Australian banks tightened funding to foreigners earlier this year, citing higher credit risks, causing offshore demand to almost dry up.

But Chinese buying inquiries have rebounded, up 34 percent in the September quarter for properties up to US$1 million compared with 12 percent in June, according to data from, China's largest international property website.

Australia's foreign investment rules guide overseas investors to buy new properties, such as "off-the-plan" apartments that are yet to be constructed.


Foreign-owned banks including United Overseas Bank and HSBC have stepped in to plug the gap left by the big banks, regulatory filings show.

A spokeswoman for HSBC said the majority of the bank's mortgage book was still local Australian customers. UOB did not respond to requests for comment.

Non-bank lenders are also eyeing the market, with consultancy Basis Point saying it has received numerous enquiries from non-bank lenders as well as borrowers.
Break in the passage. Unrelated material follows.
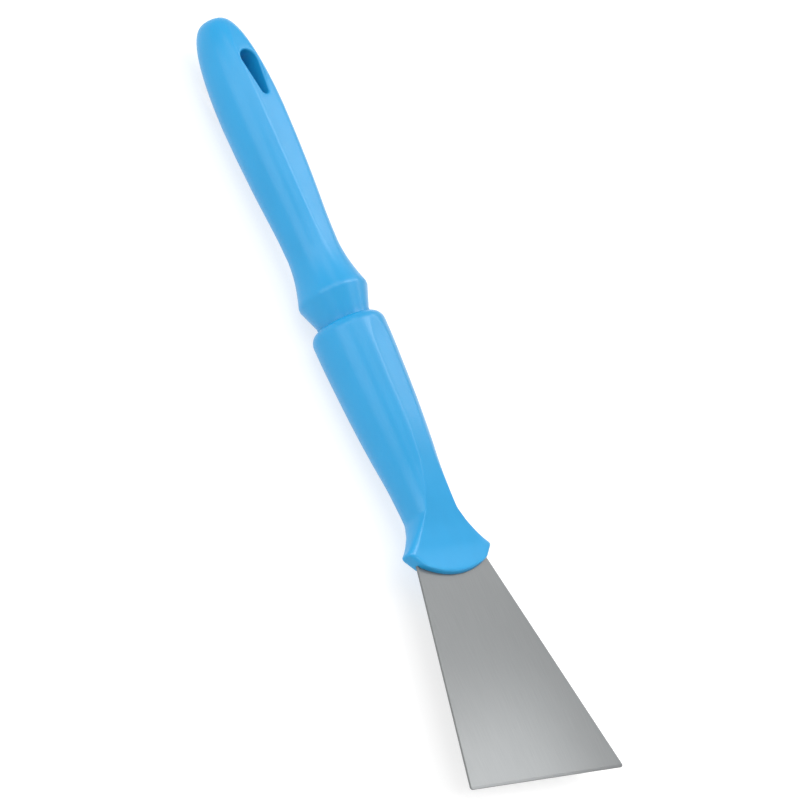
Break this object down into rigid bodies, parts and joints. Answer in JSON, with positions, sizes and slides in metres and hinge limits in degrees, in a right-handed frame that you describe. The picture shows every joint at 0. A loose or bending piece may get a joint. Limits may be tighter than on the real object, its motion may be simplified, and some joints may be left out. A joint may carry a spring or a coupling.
{
  "type": "hand scraper",
  "caption": "Hand scraper with a flat trapezoid steel blade in a flared handle, and a long grip with a hanging slot that screws into the handle.",
  "frame": {"origin": "centre of the bounding box in X and Y, at the underside of the handle's shoulder, on which the tool lies", "axes": "+X along the tool towards the blade's working edge, +Y across the blade, +Z out of the blade's front face"},
  "size_m": [0.3786, 0.0994, 0.0345],
  "materials": {
    "brushed_steel": "satin, rolled along the tool",
    "blue_handle_plastic": "smooth, semi-matte",
    "blue_grip_plastic": "smooth, semi-matte",
    "grey_plug_plastic": "matte"
  },
  "bodies": {
    "scraper": {"blade": "brushed_steel", "scraper_handle": "blue_handle_plastic"},
    "screw_core": {"core_plug": "grey_plug_plastic"},
    "grip": {"grip_handle": "blue_grip_plastic"}
  },
  "joints": [
    {"name": "grip_travel", "type": "slide", "parent": "scraper", "child": "screw_core", "axis": [-1, 0, 0], "range_m": [0, 0.0211]},
    {"name": "grip_screw", "type": "hinge", "parent": "screw_core", "child": "grip", "pos_m": [-0.0371, 0, 0.01725], "axis": [-1, 0, 0], "range_deg": [0, 1512]}
  ],
  "couplings": [
    {"joint": "grip_travel", "follows": "grip_screw", "m_per_rad": 0.00079577}
  ]
}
"Property developers are calling us to ask who should they approach to borrow money while investors are looking for market intelligence to be able to originate loans," General Manager CT Johnson said.

Wealthy individuals are pooling together money to invest in Australian homes. Sydney-based corporate adviser Challis Capital this month branched into property investment after winning a A$100 million (US$74 million) mandate from a consortium of Asian private investors.

Non-bank lender Pepper Group this year sealed the biggest funding deal the sector has seen in a decade when it launched a A$700 million offer of residential mortgage-backed securities.